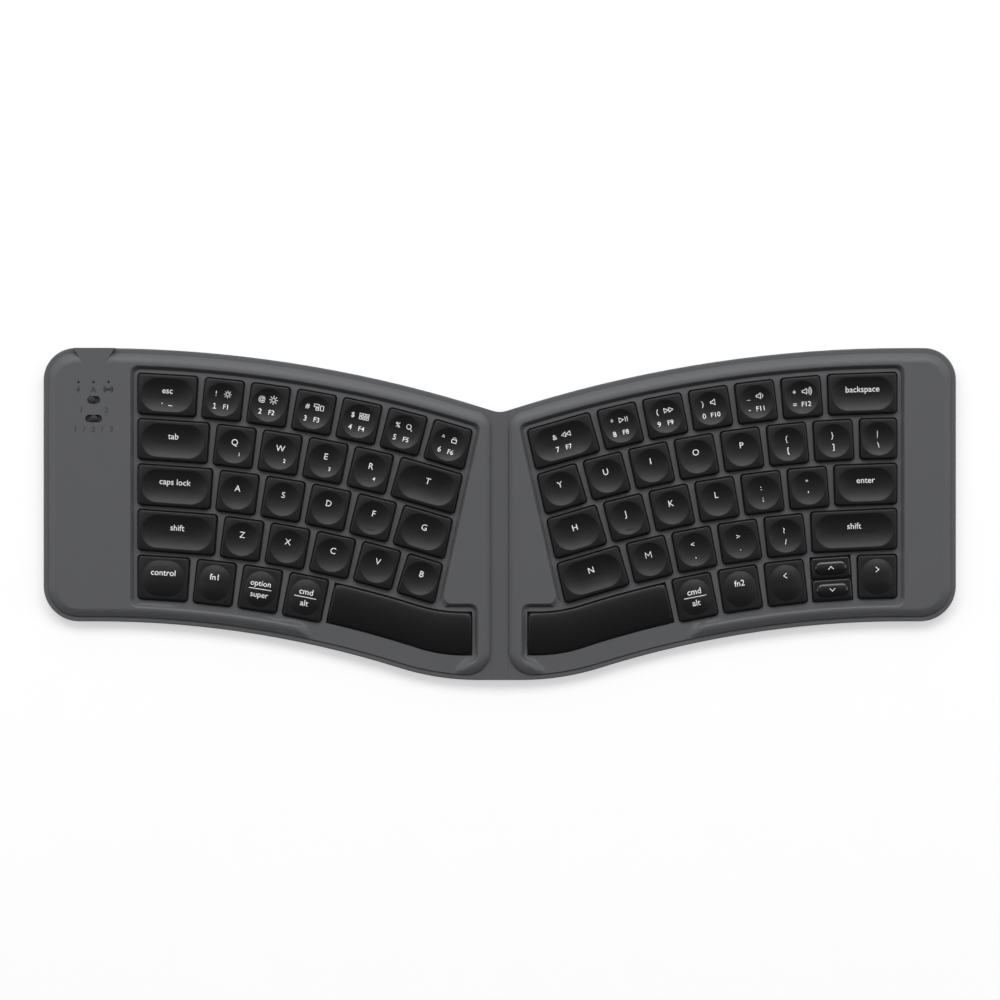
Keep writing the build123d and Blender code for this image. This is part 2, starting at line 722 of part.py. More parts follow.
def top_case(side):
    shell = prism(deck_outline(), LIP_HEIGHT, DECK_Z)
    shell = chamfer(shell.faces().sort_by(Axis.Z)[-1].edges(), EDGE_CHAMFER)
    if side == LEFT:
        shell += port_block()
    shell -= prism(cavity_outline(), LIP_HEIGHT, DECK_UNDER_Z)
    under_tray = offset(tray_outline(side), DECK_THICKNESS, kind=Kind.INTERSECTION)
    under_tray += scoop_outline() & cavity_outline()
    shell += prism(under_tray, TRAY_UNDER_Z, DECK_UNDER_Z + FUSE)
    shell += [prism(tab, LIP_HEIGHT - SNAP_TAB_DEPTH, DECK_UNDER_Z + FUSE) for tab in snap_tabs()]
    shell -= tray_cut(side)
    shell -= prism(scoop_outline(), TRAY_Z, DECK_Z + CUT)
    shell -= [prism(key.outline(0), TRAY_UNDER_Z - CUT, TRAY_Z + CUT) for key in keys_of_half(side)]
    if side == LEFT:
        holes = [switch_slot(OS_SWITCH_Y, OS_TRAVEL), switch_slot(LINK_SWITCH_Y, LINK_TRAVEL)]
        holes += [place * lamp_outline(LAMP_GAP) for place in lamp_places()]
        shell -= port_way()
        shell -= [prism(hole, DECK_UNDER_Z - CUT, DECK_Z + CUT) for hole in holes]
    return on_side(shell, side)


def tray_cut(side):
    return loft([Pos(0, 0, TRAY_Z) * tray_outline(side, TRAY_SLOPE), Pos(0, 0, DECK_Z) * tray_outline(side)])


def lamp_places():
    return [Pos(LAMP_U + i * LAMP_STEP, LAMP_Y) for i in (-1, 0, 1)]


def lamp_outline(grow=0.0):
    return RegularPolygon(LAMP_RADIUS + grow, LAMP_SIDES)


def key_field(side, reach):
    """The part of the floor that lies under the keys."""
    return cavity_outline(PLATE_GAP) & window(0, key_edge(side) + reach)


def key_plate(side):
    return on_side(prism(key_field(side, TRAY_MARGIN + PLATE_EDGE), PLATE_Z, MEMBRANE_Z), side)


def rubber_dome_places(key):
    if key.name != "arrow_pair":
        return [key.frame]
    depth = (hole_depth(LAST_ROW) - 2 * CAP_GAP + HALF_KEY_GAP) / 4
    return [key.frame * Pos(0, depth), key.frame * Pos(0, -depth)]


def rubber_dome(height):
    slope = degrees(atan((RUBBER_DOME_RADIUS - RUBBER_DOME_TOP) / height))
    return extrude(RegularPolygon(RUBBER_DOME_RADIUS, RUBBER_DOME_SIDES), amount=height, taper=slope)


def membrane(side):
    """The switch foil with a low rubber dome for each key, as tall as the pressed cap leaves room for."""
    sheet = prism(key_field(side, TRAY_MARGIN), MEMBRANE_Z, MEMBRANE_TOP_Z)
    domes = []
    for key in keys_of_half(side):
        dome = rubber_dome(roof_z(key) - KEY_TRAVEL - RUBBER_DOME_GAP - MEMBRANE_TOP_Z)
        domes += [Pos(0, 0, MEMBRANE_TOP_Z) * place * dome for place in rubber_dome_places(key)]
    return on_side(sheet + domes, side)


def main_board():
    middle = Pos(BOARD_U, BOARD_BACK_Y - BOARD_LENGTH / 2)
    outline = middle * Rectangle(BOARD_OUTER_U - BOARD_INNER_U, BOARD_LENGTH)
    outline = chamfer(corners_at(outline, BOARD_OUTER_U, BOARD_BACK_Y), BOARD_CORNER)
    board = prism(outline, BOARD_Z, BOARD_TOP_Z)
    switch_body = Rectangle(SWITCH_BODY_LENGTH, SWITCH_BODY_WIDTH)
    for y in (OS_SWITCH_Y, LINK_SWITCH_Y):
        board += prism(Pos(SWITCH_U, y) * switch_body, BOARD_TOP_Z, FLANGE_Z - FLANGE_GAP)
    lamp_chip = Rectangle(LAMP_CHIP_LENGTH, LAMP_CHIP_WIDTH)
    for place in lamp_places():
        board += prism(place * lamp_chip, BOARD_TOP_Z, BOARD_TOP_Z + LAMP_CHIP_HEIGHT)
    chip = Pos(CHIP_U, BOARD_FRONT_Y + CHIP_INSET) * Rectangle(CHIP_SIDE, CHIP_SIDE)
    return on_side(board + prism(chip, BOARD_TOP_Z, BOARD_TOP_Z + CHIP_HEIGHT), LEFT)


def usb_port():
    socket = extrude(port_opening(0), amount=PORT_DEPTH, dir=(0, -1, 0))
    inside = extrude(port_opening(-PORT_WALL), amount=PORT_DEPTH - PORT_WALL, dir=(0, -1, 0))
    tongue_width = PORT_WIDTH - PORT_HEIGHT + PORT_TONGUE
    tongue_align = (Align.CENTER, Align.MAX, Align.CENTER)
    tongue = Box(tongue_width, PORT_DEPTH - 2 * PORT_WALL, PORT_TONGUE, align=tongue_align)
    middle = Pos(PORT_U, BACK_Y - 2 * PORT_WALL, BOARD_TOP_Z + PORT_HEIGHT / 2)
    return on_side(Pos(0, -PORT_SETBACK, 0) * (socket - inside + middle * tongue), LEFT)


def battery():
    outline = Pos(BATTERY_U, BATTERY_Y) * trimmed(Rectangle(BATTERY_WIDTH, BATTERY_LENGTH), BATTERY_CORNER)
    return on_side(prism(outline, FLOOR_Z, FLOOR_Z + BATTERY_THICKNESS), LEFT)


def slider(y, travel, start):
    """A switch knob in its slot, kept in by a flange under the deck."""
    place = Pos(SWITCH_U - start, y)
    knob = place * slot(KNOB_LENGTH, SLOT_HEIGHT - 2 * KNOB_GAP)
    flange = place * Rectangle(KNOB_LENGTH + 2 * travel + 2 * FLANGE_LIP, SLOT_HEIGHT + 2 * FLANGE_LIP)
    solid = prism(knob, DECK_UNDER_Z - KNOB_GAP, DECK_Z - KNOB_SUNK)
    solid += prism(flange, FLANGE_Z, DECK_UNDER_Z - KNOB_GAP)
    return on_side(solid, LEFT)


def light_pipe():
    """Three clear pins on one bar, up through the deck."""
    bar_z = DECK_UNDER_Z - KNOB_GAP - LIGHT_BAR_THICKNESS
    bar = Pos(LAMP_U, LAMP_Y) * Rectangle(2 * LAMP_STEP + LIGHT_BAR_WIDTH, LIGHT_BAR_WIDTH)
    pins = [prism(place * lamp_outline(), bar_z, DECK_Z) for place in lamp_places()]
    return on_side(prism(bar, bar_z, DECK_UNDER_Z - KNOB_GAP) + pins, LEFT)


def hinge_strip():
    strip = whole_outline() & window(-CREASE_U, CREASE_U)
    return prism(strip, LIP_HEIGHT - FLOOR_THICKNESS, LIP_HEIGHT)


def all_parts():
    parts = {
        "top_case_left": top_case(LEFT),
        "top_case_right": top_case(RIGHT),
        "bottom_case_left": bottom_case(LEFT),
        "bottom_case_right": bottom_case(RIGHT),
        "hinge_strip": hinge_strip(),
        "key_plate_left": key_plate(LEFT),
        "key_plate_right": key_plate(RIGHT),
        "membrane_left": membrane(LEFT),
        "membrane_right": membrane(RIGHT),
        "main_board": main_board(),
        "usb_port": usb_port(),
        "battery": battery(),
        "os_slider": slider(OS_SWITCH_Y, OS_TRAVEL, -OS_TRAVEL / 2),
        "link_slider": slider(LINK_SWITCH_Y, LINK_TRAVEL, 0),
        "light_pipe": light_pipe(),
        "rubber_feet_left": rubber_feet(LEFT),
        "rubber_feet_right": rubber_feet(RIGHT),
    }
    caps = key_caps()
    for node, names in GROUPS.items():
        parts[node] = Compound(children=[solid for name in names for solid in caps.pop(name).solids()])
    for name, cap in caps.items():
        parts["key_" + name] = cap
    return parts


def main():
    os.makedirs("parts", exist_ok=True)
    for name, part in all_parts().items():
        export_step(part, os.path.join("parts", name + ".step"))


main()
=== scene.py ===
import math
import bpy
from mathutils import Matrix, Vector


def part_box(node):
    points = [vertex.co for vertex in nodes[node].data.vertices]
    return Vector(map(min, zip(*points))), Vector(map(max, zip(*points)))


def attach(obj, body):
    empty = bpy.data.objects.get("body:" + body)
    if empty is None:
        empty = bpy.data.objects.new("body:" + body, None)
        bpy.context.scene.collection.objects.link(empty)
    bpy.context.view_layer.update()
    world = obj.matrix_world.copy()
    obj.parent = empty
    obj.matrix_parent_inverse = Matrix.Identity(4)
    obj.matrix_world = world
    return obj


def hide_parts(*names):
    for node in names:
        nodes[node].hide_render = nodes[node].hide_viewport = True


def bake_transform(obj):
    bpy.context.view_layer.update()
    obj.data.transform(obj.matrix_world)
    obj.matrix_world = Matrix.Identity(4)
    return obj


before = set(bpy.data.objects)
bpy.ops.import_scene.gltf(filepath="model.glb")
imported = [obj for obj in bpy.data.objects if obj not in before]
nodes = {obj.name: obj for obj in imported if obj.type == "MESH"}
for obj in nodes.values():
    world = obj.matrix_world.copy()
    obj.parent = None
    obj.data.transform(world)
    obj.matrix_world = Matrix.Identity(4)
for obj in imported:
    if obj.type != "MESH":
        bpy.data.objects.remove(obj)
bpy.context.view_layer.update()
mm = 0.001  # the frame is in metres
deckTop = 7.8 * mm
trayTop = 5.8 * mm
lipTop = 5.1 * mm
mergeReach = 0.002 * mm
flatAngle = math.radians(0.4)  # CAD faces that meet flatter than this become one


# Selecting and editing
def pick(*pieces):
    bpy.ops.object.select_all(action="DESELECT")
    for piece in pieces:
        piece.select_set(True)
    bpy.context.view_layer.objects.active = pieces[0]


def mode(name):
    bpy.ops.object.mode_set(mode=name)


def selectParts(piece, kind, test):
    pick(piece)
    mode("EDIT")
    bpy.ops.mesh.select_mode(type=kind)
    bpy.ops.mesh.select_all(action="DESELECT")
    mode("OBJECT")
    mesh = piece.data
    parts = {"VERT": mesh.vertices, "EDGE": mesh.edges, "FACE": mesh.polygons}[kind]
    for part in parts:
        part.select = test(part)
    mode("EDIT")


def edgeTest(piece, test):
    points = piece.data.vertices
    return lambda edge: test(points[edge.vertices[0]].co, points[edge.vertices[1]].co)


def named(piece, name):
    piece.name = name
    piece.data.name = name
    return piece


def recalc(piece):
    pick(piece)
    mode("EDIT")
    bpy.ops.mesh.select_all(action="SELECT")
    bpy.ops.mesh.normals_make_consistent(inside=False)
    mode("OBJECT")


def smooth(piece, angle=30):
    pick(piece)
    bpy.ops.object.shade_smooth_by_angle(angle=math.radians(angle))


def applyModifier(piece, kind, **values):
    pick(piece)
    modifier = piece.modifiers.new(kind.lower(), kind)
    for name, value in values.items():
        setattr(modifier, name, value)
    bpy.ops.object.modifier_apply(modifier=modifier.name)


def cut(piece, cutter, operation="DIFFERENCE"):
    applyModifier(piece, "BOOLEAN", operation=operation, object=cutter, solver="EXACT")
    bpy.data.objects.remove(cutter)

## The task
Proceeding from the line containing "for name, part" through the line containing "bpy.data.objects.remove(obj)", transcribe the lines above exactly, both end lines included.

## Correct response
    for name, part in all_parts().items():
        export_step(part, os.path.join("parts", name + ".step"))


main()
=== scene.py ===
import math
import bpy
from mathutils import Matrix, Vector


def part_box(node):
    points = [vertex.co for vertex in nodes[node].data.vertices]
    return Vector(map(min, zip(*points))), Vector(map(max, zip(*points)))


def attach(obj, body):
    empty = bpy.data.objects.get("body:" + body)
    if empty is None:
        empty = bpy.data.objects.new("body:" + body, None)
        bpy.context.scene.collection.objects.link(empty)
    bpy.context.view_layer.update()
    world = obj.matrix_world.copy()
    obj.parent = empty
    obj.matrix_parent_inverse = Matrix.Identity(4)
    obj.matrix_world = world
    return obj


def hide_parts(*names):
    for node in names:
        nodes[node].hide_render = nodes[node].hide_viewport = True


def bake_transform(obj):
    bpy.context.view_layer.update()
    obj.data.transform(obj.matrix_world)
    obj.matrix_world = Matrix.Identity(4)
    return obj


before = set(bpy.data.objects)
bpy.ops.import_scene.gltf(filepath="model.glb")
imported = [obj for obj in bpy.data.objects if obj not in before]
nodes = {obj.name: obj for obj in imported if obj.type == "MESH"}
for obj in nodes.values():
    world = obj.matrix_world.copy()
    obj.parent = None
    obj.data.transform(world)
    obj.matrix_world = Matrix.Identity(4)
for obj in imported:
    if obj.type != "MESH":
        bpy.data.objects.remove(obj)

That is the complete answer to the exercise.